Is all press good press? If you are interested in making waves in the mainstream, probably. But if you dislike the mainstream - if you have put a lot of time into participating in a community that thinks the status quo sucks ass - then probably not. The zinesters I've talked to usually feel like they've been misrepresented or trivialized by the mainstream press. Journalistic conventions are what make this difficult to avoid, for a number of reasons.
Journalists prefer to use verbal quotes rather than zine excerpts, despite the fact that most zinesters are better writers than speakers. There is very little chance (and to be fair, space) for the zine community's history to be recounted, and so zinesters are presented without context - the lone gunman syndrome.
Usually, a way to purchase a zine (and often the reason why a zinester consents to a story) will not be included because it breaks the rhythm of the style. When it is included, the orders that come in are often few, and are simple consumer purchases - Here's my dollar, Here's my address. This is in contrast to a chatty letter from someone who knows that a considerable perk of doing zines is the letters and the feedback. A person who does a zine will almost always prefer a trade over the token dollar or two because with that trade comes the possibility of making a connection with a like-minded person.
At least you got your picture in the paper! is something your mom would say, and our culture's mania with celebrity makes mainstream media exposure highly valued. But the zine community, while affinity-based and cliquish, is basically non-hierarchical: anyone can do a zine, and everyone who does one is more or less equal. Media attention directed towards one zine throws that out of whack.
Mass media needs to implicitly answer the question, why is this newsworthy? Therefore, a zine with an easily summarized topic will be covered more often than a zine about an average person's life, even if the latter is of much higher quality. The poorly written Temp Slave gets far more ink than the influential Cometbus, confirming most zinesters' suspicions about how mainstream media always gets it wrong. It's sad to think that for many people Temp Slave is their only exposure to zines. In most cases when a zinester gets an interview they can expect a few orders, a moment of fame in a forum that they don't necessarily value, and a vastly simplified explanation of the things they write about, including a playing up of their weirdness. More or less it's a zero-sum proposition, which accounts for the reason why once is often enough for the average zinester.
After a few hundred of these stories, mainstream media outlets felt safe labelling the decade-old community a new phenomenon. The Zine Explosion! was declared, and several books on zines appeared.
One kind of zine book consists of reviews of zines, which list many that are no longer published (such is the nature of zines, they do not necessarily live on indefinitely). Another kind is anthologies, some of which misguidedly reset the text into distinctly unziney pages. Some zinesters have compiled their material into books, with varying degrees of success. A few books analyze the history of how zines emerged by those who have actually made zines themselves (the best is Stephen Duncombe's Zines: Notes from the Underground, Verso 1997). None have been bestsellers even though they hypothetically have a built-in market. But a demographic that distrusts hype and corporate brands, not to mention a hesitance to spend more than a dollar or two at once, is not easily targeted. Certain key elements in what make zines appealing, such as the immediacy and the potential for personal contact with the writer, have been killed by the aloofness of big publishing.

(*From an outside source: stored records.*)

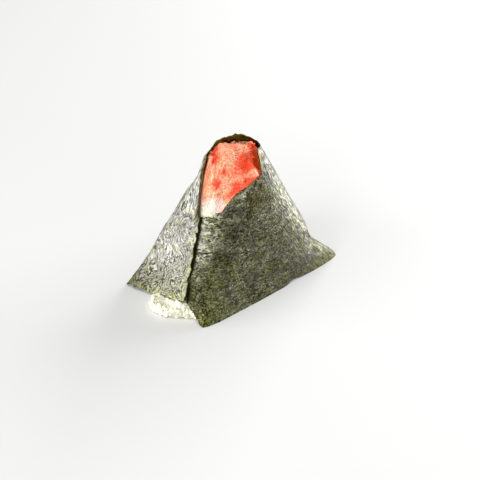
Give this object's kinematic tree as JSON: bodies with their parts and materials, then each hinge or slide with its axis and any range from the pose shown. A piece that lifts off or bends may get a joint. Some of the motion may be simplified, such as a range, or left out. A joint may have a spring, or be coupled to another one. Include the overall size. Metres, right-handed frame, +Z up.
{
  "type": "onigiri rice ball",
  "caption": "Triangular rice ball wrapped in one sheet of nori with a lapped flap, open at the top over a filling of salted roe.",
  "frame": {"origin": "middle of the flat base of the rice, on the surface it stands on", "axes": "+X runs along the wide front face, from the lapped flap to the corner that stands out furthest; +Y points from the front face to the back; +Z up"},
  "size_m": [0.1044, 0.0559, 0.0861],
  "materials": {
    "rice": "moist white cooked rice, grains pressed together",
    "nori": "dry dark green seaweed sheet, finely wrinkled, slightly glossy",
    "roe": "moist pink orange salted roe, finely granular"
  },
  "bodies": {
    "root": {"rice": "rice", "nori": "nori", "roe": "roe"}
  },
  "joints": []
}
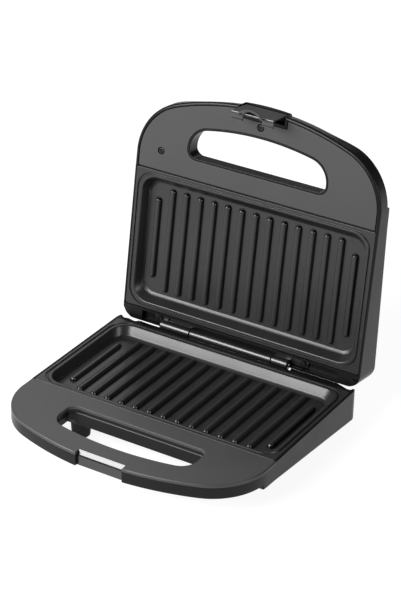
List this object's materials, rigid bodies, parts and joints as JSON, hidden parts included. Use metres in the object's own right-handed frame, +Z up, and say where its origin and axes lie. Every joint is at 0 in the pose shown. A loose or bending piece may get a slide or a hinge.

When zine books receive attention, the coverage usually comes with commentary on the zine phenomenon. Naturally, this demands talking heads who can comment on the whys and wherefores. Zine writers are often unwilling to play this part, or they are too focused on their political agendas to be credible. So, the editors of review zines and organizers of zine fairs are contacted for their opinions. They appear to be closer to the journalistic ideal of objectivity. Due to the fast-paced media environment, the same reliable people are called upon again and again. A few have emerged as spokespeople.
While this is quite natural in many ways, there's a basic flaw. Is it possible to be a mass media spokesperson for a community that feels disenfranchised by that very media? The problem became more complex when the spokespeople began parlaying their exposure into a permanent niche. After quitting their day jobs, they became more concerned with presenting a topical view of "their" subject, rather than the bafflingly diverse one that would be truer to the spirit of the community. Thus began the quirkification that now exists.